▶ _Data extract_:
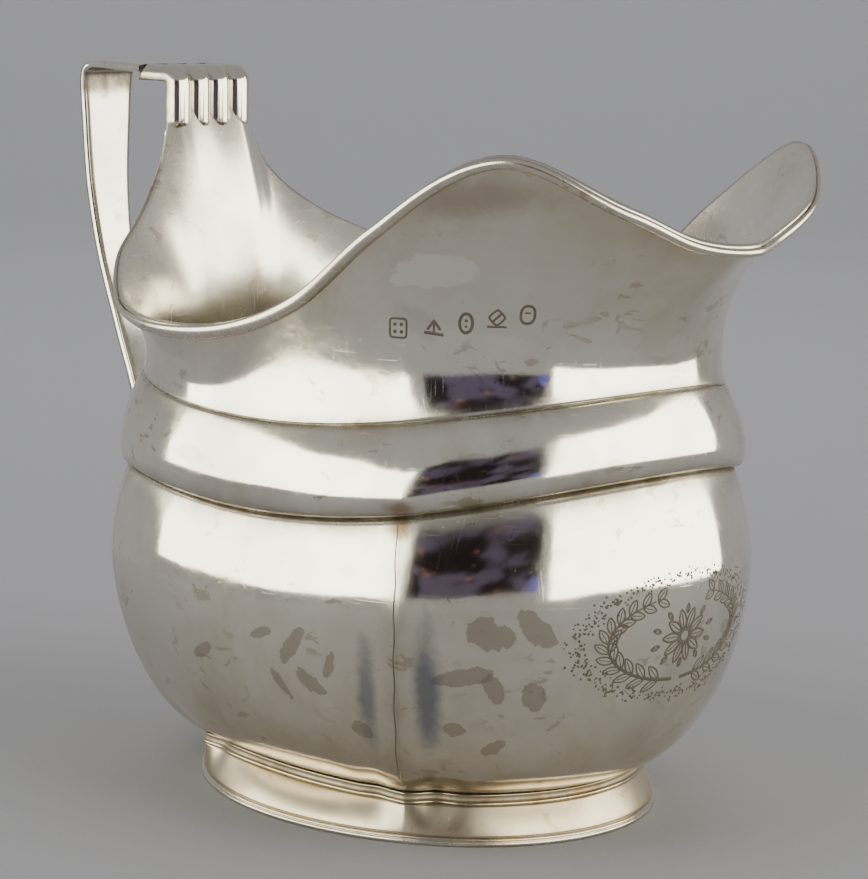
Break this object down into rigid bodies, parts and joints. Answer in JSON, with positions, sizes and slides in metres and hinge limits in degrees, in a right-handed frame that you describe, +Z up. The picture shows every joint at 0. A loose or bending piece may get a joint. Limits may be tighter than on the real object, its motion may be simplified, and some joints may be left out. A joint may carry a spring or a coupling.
{
  "type": "cream jug",
  "caption": "Oblong lobed silver cream jug with a shoulder band, wavy rim and pouring lip, reeded angular strap handle and stepped oval foot.",
  "frame": {"origin": "on the table, under the middle of the overall length; the foot centre is 9.4 mm ahead of it", "axes": "+X from the handle toward the pouring lip, +Y across the jug, +Z up"},
  "size_m": [0.1408, 0.0822, 0.1043],
  "materials": {
    "body_silver": "polished silver with light tarnish and fine scratches",
    "band_silver": "polished silver, browned in the creases",
    "neck_silver": "polished silver, warm tarnish under the rim",
    "wire_silver": "rubbed silver wire",
    "foot_silver": "polished silver, brown in the step",
    "handle_silver": "polished silver strap",
    "underside_silver": "dull silver, file marks"
  },
  "bodies": {
    "root": {"lower_body": "body_silver", "shoulder_band": "band_silver", "neck": "neck_silver", "rim_wire": "wire_silver", "base_plate": "underside_silver", "foot_flange": "foot_silver", "foot_collar": "foot_silver", "foot_wire": "wire_silver", "handle_strap": "handle_silver", "handle_reeds": "handle_silver"}
  },
  "joints": []
}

▶ _Direction_:
Return each line of the data exactly as written above.

▶ _Solution_:
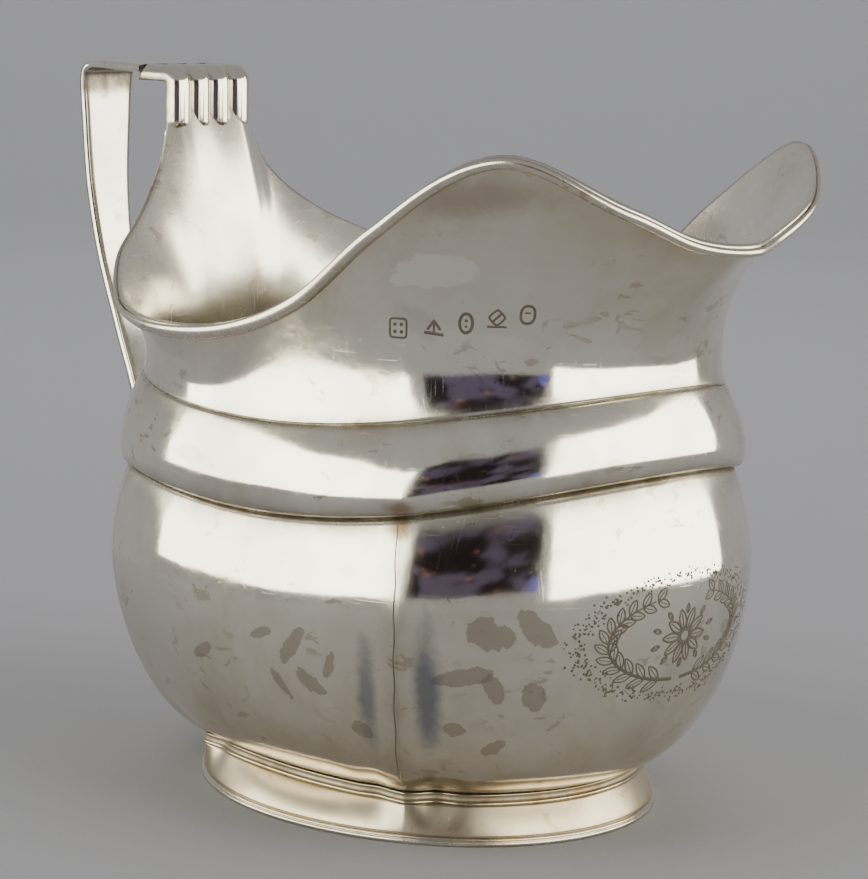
Break this object down into rigid bodies, parts and joints. Answer in JSON, with positions, sizes and slides in metres and hinge limits in degrees, in a right-handed frame that you describe, +Z up. The picture shows every joint at 0. A loose or bending piece may get a joint. Limits may be tighter than on the real object, its motion may be simplified, and some joints may be left out. A joint may carry a spring or a coupling.
{
  "type": "cream jug",
  "caption": "Oblong lobed silver cream jug with a shoulder band, wavy rim and pouring lip, reeded angular strap handle and stepped oval foot.",
  "frame": {"origin": "on the table, under the middle of the overall length; the foot centre is 9.4 mm ahead of it", "axes": "+X from the handle toward the pouring lip, +Y across the jug, +Z up"},
  "size_m": [0.1408, 0.0822, 0.1043],
  "materials": {
    "body_silver": "polished silver with light tarnish and fine scratches",
    "band_silver": "polished silver, browned in the creases",
    "neck_silver": "polished silver, warm tarnish under the rim",
    "wire_silver": "rubbed silver wire",
    "foot_silver": "polished silver, brown in the step",
    "handle_silver": "polished silver strap",
    "underside_silver": "dull silver, file marks"
  },
  "bodies": {
    "root": {"lower_body": "body_silver", "shoulder_band": "band_silver", "neck": "neck_silver", "rim_wire": "wire_silver", "base_plate": "underside_silver", "foot_flange": "foot_silver", "foot_collar": "foot_silver", "foot_wire": "wire_silver", "handle_strap": "handle_silver", "handle_reeds": "handle_silver"}
  },
  "joints": []
}